Your World with Neil Cavuto (written on-air as Your World Cavuto), which debuted as The Cavuto Business Report on the network's launch in 1996, is an American television news and business talk program on Fox News Channel currently hosted by Neil Cavuto. Episodes air live at 4 p.m. ET, Monday through Friday. The show focuses on the development of the markets and the day's events with interviews, current event updates, and analysis. The show has been a part of the Fox News program lineup since October 7, 1996, and is the number one cable news broadcast in its time slot.

The nightly business wrap seen on most Fox Television Stations late newscasts also carries Your World branding.

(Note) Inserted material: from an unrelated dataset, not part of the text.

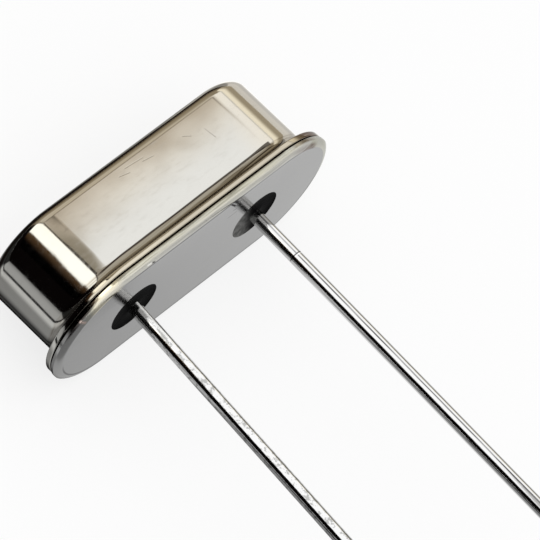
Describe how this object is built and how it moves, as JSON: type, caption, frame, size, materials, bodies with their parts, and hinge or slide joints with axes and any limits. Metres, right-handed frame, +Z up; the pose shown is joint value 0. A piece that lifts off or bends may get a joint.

Prominent guest hosts for Cavuto are Sandra Smith, Charles Payne, David Asman and Edward Lawrence.

Production history

Hosted by Neil Cavuto, Fox News' business news vice president, the program covers the latest breaking news and business stories of the day, in addition to giving analysis on how the stock market moved through the day. It also covers political stories, such as how political actions may affect the markets. Your World is broadcast live from Studio G at 1211 Avenue of the Americas (also known as the News Corp. Building), New York City. In the past, the program was presented in Studio E.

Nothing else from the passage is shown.